Not only will this be a memorable Oscars moment until the end of time, but it will also be a memorable moment for the black men and women that “Moonlight” touched and wanted to see it win, but didn’t know if it could or would. Seeing the black, gay film win the Best Picture award gives the black community hope for a better tomorrow for us in the film industry. Cosmopolitan reported Barry Jenkins’ words from EW about what he wanted to say if Moonlight wasn’t robbed of a proper speech. His words were: “[‘Moonlight’ playwright Tarell Alvin McCraney] and I are this kid. We are Chiron…and you don’t think that kid grows up to be nominated for eight Academy Awards. It’s not a dream he’s allowed to have. I still feel that way. I didn’t think this was possible. But now I look at other people looking at me and if I didn’t think it was possible, how are they going to? But now it’s happened. So what I think of possibility, let’s take it off the table. The thing has happened.”

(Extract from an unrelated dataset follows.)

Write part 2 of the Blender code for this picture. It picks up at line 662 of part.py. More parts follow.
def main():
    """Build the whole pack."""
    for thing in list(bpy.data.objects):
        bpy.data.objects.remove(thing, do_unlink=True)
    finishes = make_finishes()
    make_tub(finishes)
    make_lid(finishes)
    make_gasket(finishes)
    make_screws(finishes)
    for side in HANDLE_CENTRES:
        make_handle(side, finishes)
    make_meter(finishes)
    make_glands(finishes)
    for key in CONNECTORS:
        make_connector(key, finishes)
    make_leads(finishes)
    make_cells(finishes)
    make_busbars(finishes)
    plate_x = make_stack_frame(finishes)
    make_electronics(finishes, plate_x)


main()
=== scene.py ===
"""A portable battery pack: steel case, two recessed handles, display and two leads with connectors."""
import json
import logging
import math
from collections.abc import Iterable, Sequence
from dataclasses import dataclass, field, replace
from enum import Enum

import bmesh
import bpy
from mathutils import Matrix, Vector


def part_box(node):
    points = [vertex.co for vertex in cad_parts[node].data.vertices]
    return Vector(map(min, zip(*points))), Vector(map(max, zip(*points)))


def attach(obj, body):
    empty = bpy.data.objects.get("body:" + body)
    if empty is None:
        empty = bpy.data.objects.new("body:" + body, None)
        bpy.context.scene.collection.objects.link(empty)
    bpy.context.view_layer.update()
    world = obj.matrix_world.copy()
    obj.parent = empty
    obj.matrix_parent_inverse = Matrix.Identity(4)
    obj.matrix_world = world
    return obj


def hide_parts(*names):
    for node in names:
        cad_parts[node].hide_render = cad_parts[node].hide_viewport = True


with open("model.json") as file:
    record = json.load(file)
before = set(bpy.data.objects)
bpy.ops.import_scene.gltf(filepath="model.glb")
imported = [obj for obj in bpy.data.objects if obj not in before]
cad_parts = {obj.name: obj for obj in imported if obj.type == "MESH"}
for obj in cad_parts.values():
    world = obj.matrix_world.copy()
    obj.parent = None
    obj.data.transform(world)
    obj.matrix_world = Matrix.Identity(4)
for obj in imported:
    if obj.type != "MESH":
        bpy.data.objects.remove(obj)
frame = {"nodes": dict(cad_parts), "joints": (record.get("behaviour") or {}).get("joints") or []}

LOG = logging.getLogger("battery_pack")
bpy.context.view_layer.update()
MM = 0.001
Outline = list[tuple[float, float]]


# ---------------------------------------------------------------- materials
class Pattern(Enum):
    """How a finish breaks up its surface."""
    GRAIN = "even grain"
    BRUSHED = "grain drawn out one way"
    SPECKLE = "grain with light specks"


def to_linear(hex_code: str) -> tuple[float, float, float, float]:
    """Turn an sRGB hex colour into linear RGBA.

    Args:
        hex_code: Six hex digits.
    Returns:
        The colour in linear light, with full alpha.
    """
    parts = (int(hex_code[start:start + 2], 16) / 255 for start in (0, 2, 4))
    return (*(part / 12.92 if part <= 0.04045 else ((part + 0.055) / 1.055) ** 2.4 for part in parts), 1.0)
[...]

What he is saying is absolutely true. Black and brown kids aren’t given the opportunity to have the luxury of imagining a life like that. It simply isn’t a possibility, and then when something like this happens during a month that celebrates black people and our accomplishments and all that we’ve endured, it is a shining light in some of the darkness that overshadows our entire existence. It was an enormous victory in the long path that is ahead for our community to finally feel like equals in society.
By each minute, the post I quoted at the beginning of this article is getting reblogs and likes. Each time a person gives my post even the slightest bit of attention, it reaffirms my beliefs that people want to hear what I have to say, hear my stories, let me have my own voice out there in the world because that truly is the most powerful thing of all.